Notre message aux acteurs cambodgiens qui essaient sincèrement de faire le bien, est le suivant : résistez à la tentation d'abandonner et de trouver des marchés plus faciles pour travailler, restez pour aider à résoudre les problèmes.
En tant que réseau mondial de l'industrie travaillant sur la finance inclusive responsable, Cerise+SPTF travaille au niveau des systèmes de marché.Nous nous engageons non seulement auprès des institutions financières, mais aussi auprès des régulateurs qui les supervisent, des investisseurs qui les financent, des organismes de protection des consommateurs et de toutes les autres parties prenantes qui s'intéressent au bien-être financier des populations à faibles revenus. Nous disposons de dizaines d'années d'expérience, acquise à travers le monde, sur ce qui fonctionne et ce qui ne fonctionne pas en matière de protection des clients. Nous disposons d'un large éventail d'outils et de ressources. Nous pouvons aider les différentes parties prenantes à élaborer des politiques efficaces. Nous pouvons guider la mise en œuvre. Cependant, nous ne pouvons pas forcer la volonté.

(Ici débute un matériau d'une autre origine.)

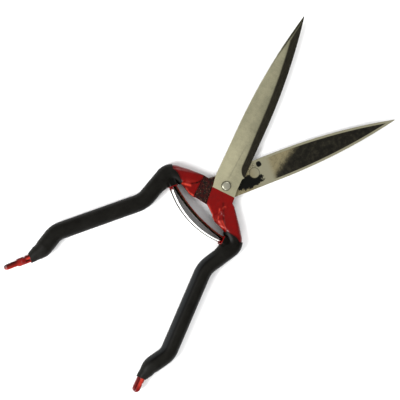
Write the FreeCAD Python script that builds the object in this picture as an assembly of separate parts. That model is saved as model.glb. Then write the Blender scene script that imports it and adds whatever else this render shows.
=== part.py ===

Au final, notre travail n'est pas destiné à ceux qui en ont besoin. Il est destiné à ceux qui le veulent.
Nous tenons à remercier The Guardian⠀et le journaliste Jack Brook, pour avoir mis en lumière les coûts humains des prêts irresponsables. Nous espérons qu'il incitera de nombreuses autres parties prenantes à s'engager, sérieusement et passionnément, en faveur de la protection des clients. Cerise+SPTF fera plus que la moitié du chemin.